Conclusion: Appreciating the Engine
We’ve journeyed from the familiar .py
file, through the hidden steps of tokenization, parsing into an Abstract Syntax Tree, and the crucial compilation into Python bytecode. We’ve seen how this bytecode is cached in .pyc
files to speed up module loading and how the Python Virtual Machine finally brings our code to life by interpreting these instructions.
For the beginner Python programmer, understanding this process offers several benefits:
* It demystifies how Python runs your code.
* It provides context for understanding error messages (SyntaxError vs. runtime errors).
* It sheds light on performance characteristics, explaining why some operations are faster than others and the role of .pyc
files.
* It highlights the mechanism behind Python’s portability.
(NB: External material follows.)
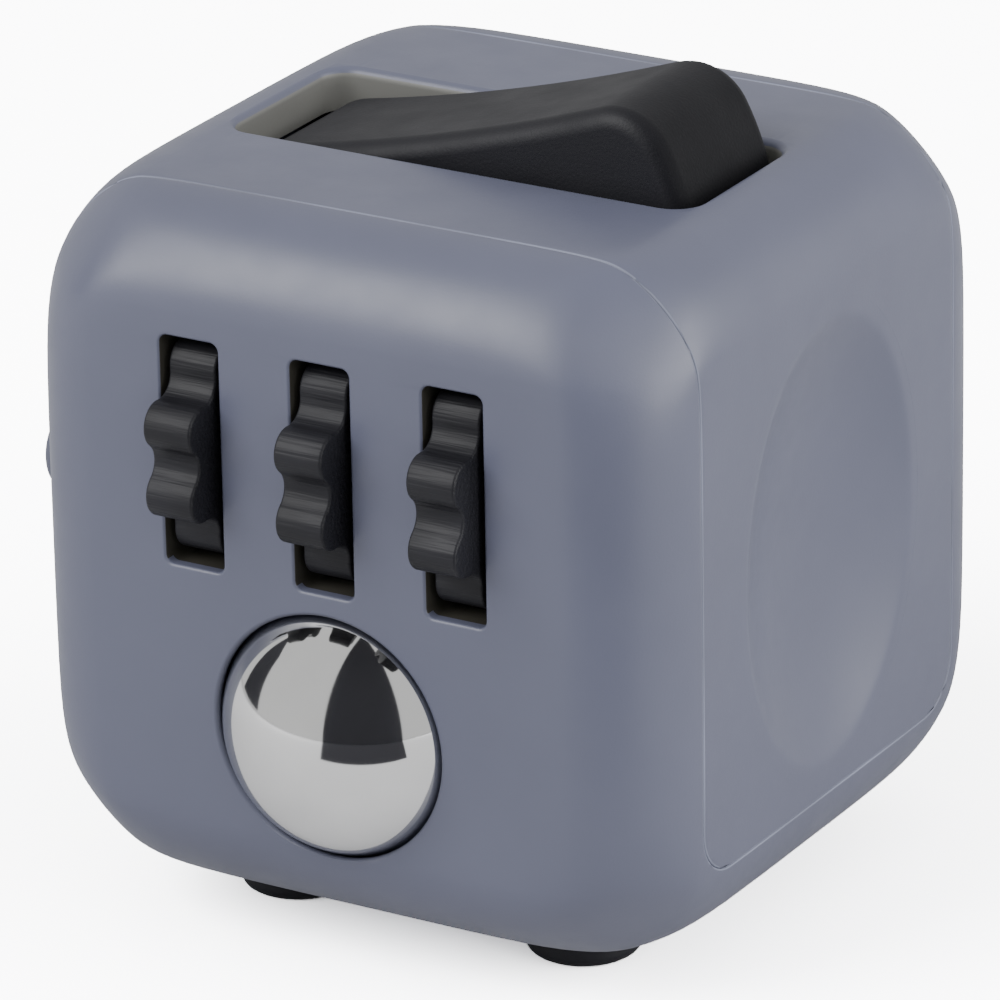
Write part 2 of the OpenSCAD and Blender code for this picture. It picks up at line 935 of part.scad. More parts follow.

* It provides a foundation for exploring more advanced topics like metaprogramming, decorators, and asynchronous programming, which often interact with code objects and execution frames.
* It builds an appreciation for the clever design that makes Python both easy to use and powerful.
You don’t need to become an expert on compiler theory or memorize bytecode opcodes to be a productive Python developer. However, having this conceptual map—Source Code → Lexer → Parser (AST) → Compiler → Bytecode → PVM (Interpreter)—transforms Python from a “magic black box” into a well-engineered system you can understand and reason about more effectively.
So, the next time you run python your_script.py
, take a moment to appreciate the hidden compiler working diligently behind the scenes, translating your elegant Python into the universal language of the PVM, ready for execution. Happy coding!